Würde er versuchen, mich im Laufe der Zeit verschwinden zu lassen?

Oder war das erst der Anfang?
Hatte ich die Stunden der Qualen noch nicht überstanden und würde bald den Verhören des Neuen ausgesetzt sein ?

Hinter dem eisernen Tor,
welches die meterhohen Steinwände durchbrach,
lag die uns so unbekannte Welt.

Die normale Welt. Der normale Alltag.

Mit jedem Schritt, den wir auf das meterhohe Portal zuschritten, stieg meine Nervosität.

Meine Fingerspitzen kribbelten,
mein Körper zum zerreißen gespannt.
Ich war der Freiheit lange nichtmehr so nahe gekommen.

Freiheit.
Freiheit.
Mich erfüllte eine bittersüße Freude, die von meiner Brust ausgehend durch die Venen meines Körpers pumpte.

Langsam aber sicher übernahm sie mein Nervensystem, und auch mein Gehirn schien langsam an die Möglichkeit der Freiheit zu denken.

Ich konzentrierte mich auf mein Umfelt.
Die Atmung vieler Nummerierter war ungleichmäßig und hektisch.

Auch Ihnen wurde wohl langsam die Tragweite des heutigen Abends bewusst.
Sobald wir aus dem Tor traten, waren wir frei.

Zumindest freier als zuvor.
Die Neuankömmlinge hatten uns wohl kaum ohne Hintergedanken befreit,
würden uns nicht auf der anderen Seite der Freiheit vollends überlassen.

Doch wollte ich das überhaupt?
In der neuen Welt auf mich allein gestellt sein?

Nein. Die Beantwortung dieser Fragen musste wohl noch warten.

Mein Blick wanderte die geschmiedeten Stahlstränge entlang, welche dem Tor nicht nur Stabilität, sondern auch einen mittelalterlichen Lock verpassten.

Der Neue war dann wohl der Ritter in weißer Rüstung, der uns aus der Burg, aus den Fängen des Drachen, rettete.

Der Schalk meiner Gedanken erzeugte Bilder, über welche ich nur den Kopf schütteln konnte.

Der Neue, wie er, eingepfercht in einer Blechbuchse, auf einem Pferd saß und ein Schwert schwang.

Ich gluckste.

Mein kleines Lächeln fiel in sich zusammen, als Ich an dem Rücken des Neuen vorbeiblickte.

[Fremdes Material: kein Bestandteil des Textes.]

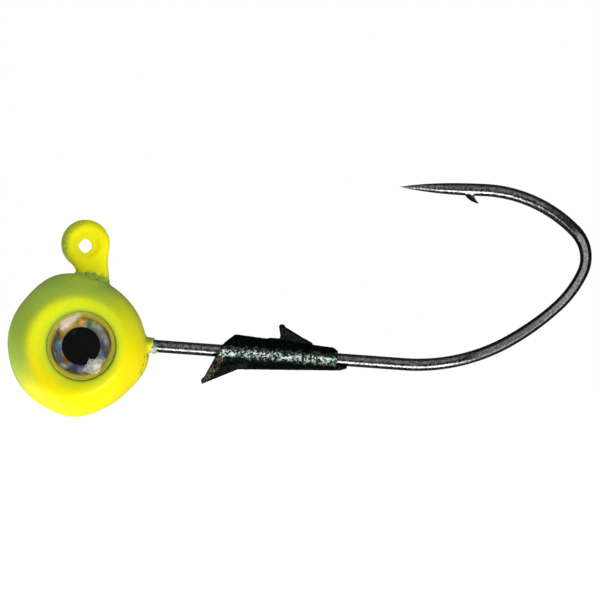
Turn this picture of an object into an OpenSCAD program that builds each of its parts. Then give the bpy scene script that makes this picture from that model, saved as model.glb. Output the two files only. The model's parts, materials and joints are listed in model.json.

Die Glückshormone schienen nachzulassen,
ließen mich die Welt wieder etwas klarer sehen.

Meine Beine wurden weich als wir das Tor passierten und mein Blick zögernd die neue Welt erfasste.

Schwarz.
Tiefe schwarze Nacht.

Ich spürte eine leichte Enttäuschung in mir aufsteigen.
Doch was hatte ich erwartet?
Es war nachts, dazu Neumond.

Der Kampf auf dem Gelände war schließlich auch nur durch die Flutlichter übersichtlich geblieben.

Unsere Schritte halten durch die Nacht, als wir immer tiefer in die Dunkelheit liefen.
Die letzten Lichtpegel waren schon vor Längerem mit dem Gelände im Schwarz der Nacht verschwunden.

Langsam holte mich meine Müdigkeit ein.
Ich hatte in letzter Zeit kaum Nahrung zu mir genommen und auch mein Schlafpensum hatte stark gelitten.

Doch ich war nicht die Einzige, die mehr durch die Nacht stolperte als zu laufen.
Unsere Körper waren diese Art der Belastung nicht gewohnt.

Ich lief in meinen Vordermann,
hatte nicht bemerkt, dass die Gruppe gestoppt hatte.

Zwei Lichtkegel durchbrachen die Nacht.
Ich spannte mich an, nahm Kampfstellung ein.

,Einmal einsteigen bitte. Wir fahren nun zu unserem Rudelhaus, wo sich jeder erstmal einen Mütze schlaf holen sollte.
Morgen werden wir alles Weitere besprechen.